First, there is no question that Navarro’s revocation proceedings were properly initiated. Navarro’s probation officer initiated the proceeding by submitting a petition for revocation of supervised release with the District Court. The petition requested that the District Court issue an arrest warrant in the form of a detainer for Navarro on the basis that his state charges violated the terms and conditions of his supervised release. The District Court issued the warrant and Navarro was brought in for his initial appearance soon after he was released on his state sentence. This method of initiating revocation proceedings is proper. 5
Second, Navarro’s revocation proceedings complied with both Federal Rule of Criminal Procedure 32.1 and due process. Navarro claims, that he should have been transferred to federal custody immediately after the probation office filed the revocation petition, rather than after his state charges were resolved. Pro se Br. 7. But delaying Navarro’s revocation hearing until after the resolution of his state charges was reasonable, especially since adjudication of the state charges was relevant to the revocation proceedings. 6 Navarro’s initial appearance took place one week after he was released on his state sentence, and his revocation hearing took place the following week. Thus, any argument that Navarro did not receive a prompt hearing is without merit. Moreover, any assertion by Navarro of insufficiency of the evidence to revoke his supervised release is without merit since he stipulated to the violation. App. 30.

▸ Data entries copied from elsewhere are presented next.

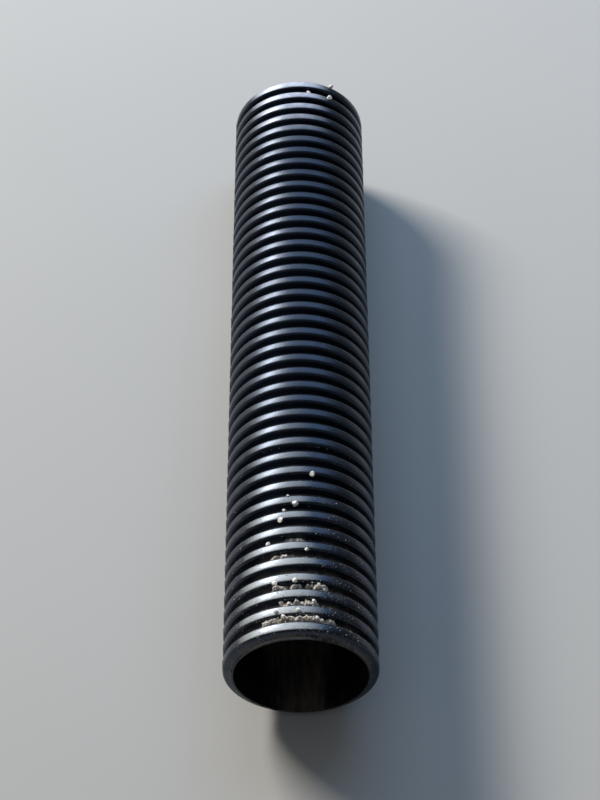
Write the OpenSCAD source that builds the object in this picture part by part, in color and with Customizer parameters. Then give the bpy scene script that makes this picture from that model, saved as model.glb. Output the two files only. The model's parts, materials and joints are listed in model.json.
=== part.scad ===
// Outlet end of a twin-wall corrugated drain pipe, held at one end and cut square at both.
// Millimetres. The pipe's axis is +Y, the origin is the centre of the bore at the held
// end, +Z is up. A smooth liner forms the bore, and a corrugated wall fused round it makes
// the pipe stiff.

/* [Pipe] */
// Clear bore of the smooth liner
bore_d = 152; // [100:1:300]
// Wall of the smooth liner
liner_t = 0.9; // [0.5:0.1:3]
// Number of corrugations from the held end to the outlet
corrugations = 42; // [4:1:60]

/* [Corrugated wall] */
// Distance from one crest to the next
pitch = 21.4; // [18:0.1:40]
// Height of a crest above the outside of the liner
corrugation_h = 11.1; // [6:0.1:14]
// Width of a crest between its sharp corners, before rounding
crest_w = 12; // [8.5:0.1:15.5]
// Thickness of the corrugated wall
wall_t = 1.1; // [0.7:0.1:2.2]
// Outside radius of a crest's shoulders
shoulder_r = 3.5; // [2.4:0.1:4.5]
// Outside radius at the foot of a side wall
foot_r = 1.5; // [0.5:0.1:2.5]
// Lean of the side walls away from square, in degrees
draft = 8; // [2:0.5:14]

/* [Hidden] */
$fn = 96;
arc_steps = 6;

pipe_len = corrugations * pitch;
bore_r = bore_d / 2;
liner_outer_r = bore_r + liner_t;
crest_r = liner_outer_r + corrugation_h;
valley_r = liner_outer_r + wall_t;

// A rounded corner starts this far from the sharp one, for each millimetre of radius
tangent_share = tan(45 - draft / 2);
// Half widths of a corrugation at its crest and at its foot, between the arcs' centres
shoulder_offset = crest_w / 2 - shoulder_r * tangent_share;
foot_offset = crest_w / 2 + (crest_r - valley_r) * tan(draft) + foot_r * tangent_share;

// Points of an arc in the section plane, which is [radius, length along the pipe]
function arc(centre, r, from, to) = [
    for (i = [0 : arc_steps])
        let (a = from + (to - from) * i / arc_steps)
        centre + r * [sin(a), cos(a)]
];

// One corrugation round the crest at y, set back by depth from the pipe's outside
function corrugation(y, depth) = concat(
    arc([valley_r + foot_r, y - foot_offset], foot_r + depth, -90, -draft),
    arc([crest_r - shoulder_r, y - shoulder_offset], shoulder_r - depth, 180 - draft, 90),
    arc([crest_r - shoulder_r, y + shoulder_offset], shoulder_r - depth, 90, draft),
    arc([valley_r + foot_r, y + foot_offset], foot_r + depth, 180 + draft, 270)
);

// One face of the corrugated wall from the held end to the outlet, cut square in a valley
function wall_face(depth) = [
    [valley_r - depth, 0],
    for (k = [1 : corrugations])
        each corrugation((k - 0.5) * pitch, depth),
    [valley_r - depth, pipe_len]
];

function reversed(points) = [for (i = [len(points) - 1 : -1 : 0]) points[i]];

// Turns a section in [radius, length] round the pipe's axis
module turned_on_axis() {
    rotate([-90, 0, 0])
        rotate_extrude()
            children();
}

module corrugated_wall() {
    color("#1b1e23")
        turned_on_axis()
            polygon(concat(wall_face(0), reversed(wall_face(wall_t))));
}

module smooth_liner() {
    color("#26292e")
        turned_on_axis()
            translate([bore_r, 0])
                square([liner_t, pipe_len]);
}

corrugated_wall();
smooth_liner();
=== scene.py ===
"""Finish of a corrugated drain outlet pipe: its two plastic walls, the marks that moulding and
sawing left on them, and the sand and dust that stuck to it near its held end.

Metres. The pipe's axis is +Y from the held end at the origin to the outlet, and +Z is up.
"""
import json
import math
import random

import bmesh
import bpy
from bpy.props import FloatProperty, FloatVectorProperty, IntProperty, PointerProperty
from mathutils import Euler, Matrix, Vector, noise


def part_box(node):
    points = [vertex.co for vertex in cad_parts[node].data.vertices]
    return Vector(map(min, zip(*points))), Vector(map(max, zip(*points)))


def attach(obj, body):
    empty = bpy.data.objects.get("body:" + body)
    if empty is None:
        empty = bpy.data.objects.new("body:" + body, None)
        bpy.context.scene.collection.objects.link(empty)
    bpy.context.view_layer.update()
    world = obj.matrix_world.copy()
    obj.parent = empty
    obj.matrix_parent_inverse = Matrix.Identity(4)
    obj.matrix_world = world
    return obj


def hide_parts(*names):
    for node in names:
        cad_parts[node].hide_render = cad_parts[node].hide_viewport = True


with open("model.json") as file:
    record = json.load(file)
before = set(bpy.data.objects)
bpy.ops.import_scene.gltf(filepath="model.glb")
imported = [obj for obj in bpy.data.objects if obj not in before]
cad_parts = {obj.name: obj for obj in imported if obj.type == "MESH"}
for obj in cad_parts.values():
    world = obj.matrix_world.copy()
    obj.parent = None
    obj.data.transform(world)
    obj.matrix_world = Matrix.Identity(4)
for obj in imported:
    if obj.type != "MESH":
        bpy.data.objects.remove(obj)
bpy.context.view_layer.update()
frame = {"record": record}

bl_info = {
    "name": "Corrugated outlet pipe",
    "version": (1, 0, 0),
    "blender": (4, 5, 0),
    "location": "View3D > Sidebar > Outlet pipe",
    "description": "Builds the finished look of a corrugated drain outlet pipe",
    "category": "Object",
}

WALL_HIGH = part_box("corrugated_wall")[1]
LINER_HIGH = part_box("smooth_liner")[1]
MOUNTS = {mount["name"]: mount for mount in frame["record"]["mounts"]}
BORE_RADIUS = MOUNTS["bore"]["dims"]["r_mm"] / 1000
CREST_RADIUS = MOUNTS["crests"]["dims"]["r_mm"] / 1000

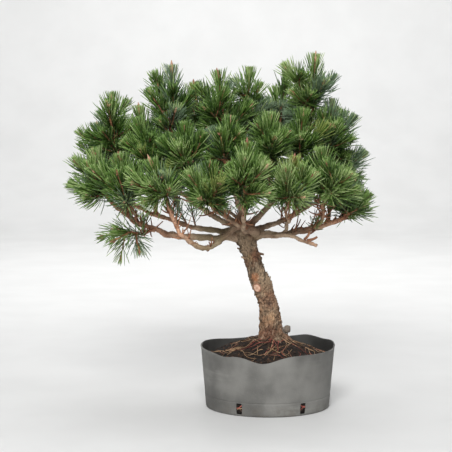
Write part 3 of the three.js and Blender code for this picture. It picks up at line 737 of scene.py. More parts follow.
def potGrid():
    # rings of radius and height from under the pot, round its foot and up the wall, turned through every
    # degree, with the seam, the dents and the waves; by each slot the grid is drawn in to round its corners
    slots = pot["slots"]
    wall = np.concatenate([np.linspace(slots["bottom"], slots["top"], slots["rings"]), pot["bandRings"],
                           np.linspace(pot["wallFrom"], pot["height"], pot["wallRings"])])
    rings = np.concatenate([pot["foot"], np.stack([outerRadius(wall), wall], 1)])
    radius, height = rings[:, :1], rings[:, 1:]
    onWall = height > 1
    degree = np.arange(pot["sides"])
    middle = (slots["bottom"] + slots["top"]) / 2
    half = slots["top"] - middle
    u = fromSlot(degree) / slots["halfWidth"]
    v = (height - middle) / half
    near = 1 - eased(np.maximum(abs(u), abs(v)), 1.0, 1.6)
    turned = u * np.sqrt(1 - 0.22 * near * np.clip(v, -1, 1) ** 2)
    raised = v * np.sqrt(1 - 0.14 * near * np.clip(u, -1, 1) ** 2)
    angle = np.radians(degree) + np.radians(turned - u) * slots["halfWidth"]
    z = height + (raised - v) * half * onWall
    band, top, low = pot["band"], pot["height"], pot["waveFrom"]
    seam = pot["seam"] * np.exp(-((z - band) / pot["seamWidth"]) ** 2)
    seam = seam - pot["bandOut"] * (1 - eased(z, band - 0.4, band))
    rim = pot["lip"] * eased(z, top - pot["lipHeight"], top)
    dents = addLumps(0, polar(pot["rimRadius"], angle, z), pot["dentLumps"])
    dents = pot["dents"] * eased(z, low, top) * dents
    ring = (radius - seam * onWall + rim + dents) * bulge(angle, z)
    wave = np.clip((z - low) / (top - low), 0, None) * rimWave(angle)
    return polar(ring, angle, z + wave)


def inSlot(faces):
    # which of the grid's faces lie in a slot, by the ring and side of their first corner
    ring, side = faces[:, 0] // pot["sides"], faces[:, 0] % pot["sides"]
    turn, first = fromSlot(side), len(pot["foot"])
    tall = (ring >= first) & (ring < first + pot["slots"]["rings"] - 1)
    return tall & (turn >= -pot["slots"]["halfWidth"]) & (turn < pot["slots"]["halfWidth"])


def makePot(finish, inside):
    # the grid without its slots, closed underneath by one face, and then given its wall inwards
    points = potGrid()
    faces = gridFaces(len(points), pot["sides"])
    under = np.arange(pot["sides"])[None, ::-1]
    piece = buildPiece("potShell", points.reshape(-1, 3), [faces[~inSlot(faces)], under], [finish, inside],
                       replaces=["pot"])
    shell = piece.modifiers.new("wall", "SOLIDIFY")
    shell.thickness = pot["wall"] * millimetre
    shell.offset = -1
    # the inner shell takes the second finish, the same grey darkened as painted shade inside the pot
    shell.material_offset = 1
    edge = piece.modifiers.new("softEdge", "BEVEL")
    edge.width = pot["softEdge"] * millimetre
    edge.segments = 2
    edge.limit_method = "ANGLE"
    edge.angle_limit = 1.0


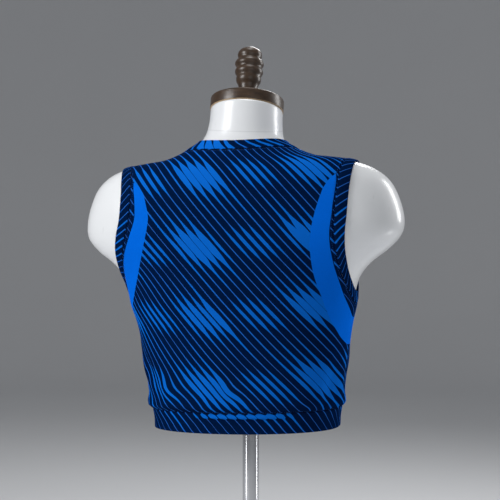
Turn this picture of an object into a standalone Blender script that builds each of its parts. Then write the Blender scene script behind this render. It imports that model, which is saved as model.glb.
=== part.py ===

Navarro also seems to argue that his due process rights were violated when he was unable to make bail in state court due to the revocation petition alleging a Grade A violation based on the pending state charges. Pro se Br. 7-8. Navarro has not shown how or if the grading of his revocation petition impacted his bail. Indeed, the petition was not drafted until eleven days after bail was set in state court, and thus could not have prevented him from making bail. See App. 15-16. In any event, at the time the revocation petition was filed, Navarro was facing a Grade A violation.
Third, Navarro’s sentence was procedurally and substantively reasonable. 7 As Navarro stipulated to violating his supervised release by committing a Class C felony, the District Court was permitted to sentence him to up to 24 months’ incarceration, and impose 12 months of supervised release. 8 The District Court gave meaningful review to 18 U.S.C. § 3553(a) factors, and it was permitted to take into consideration the gravity of the underlying state offense that led to the violation, as well as Navarro’s extensive criminal history. 9 Thus Navarro’s argument that the District Court improperly “aggregat[ed]” his criminal conduct, Pro se Br. 9, is without merit. *199 Indeed, the statutes governing sentencing for violations of supervised release mandate that the District Court consider the history and characteristics of the defendant. 10 The District Court concluded that, given Návarro’s extensive criminal history and demonstrated recidivist behavior, it could see no reason why it would not impose the maximum sentence allowed. We cannot disagree.
Navarro’s claim that the District Court was required to conduct a mental health evaluation before sentencing, Pro se Br. 11, .is equally without merit. It is unclear the exact rule Navarro relies upon, but it is clear that Navarro never requested a mental health evaluation.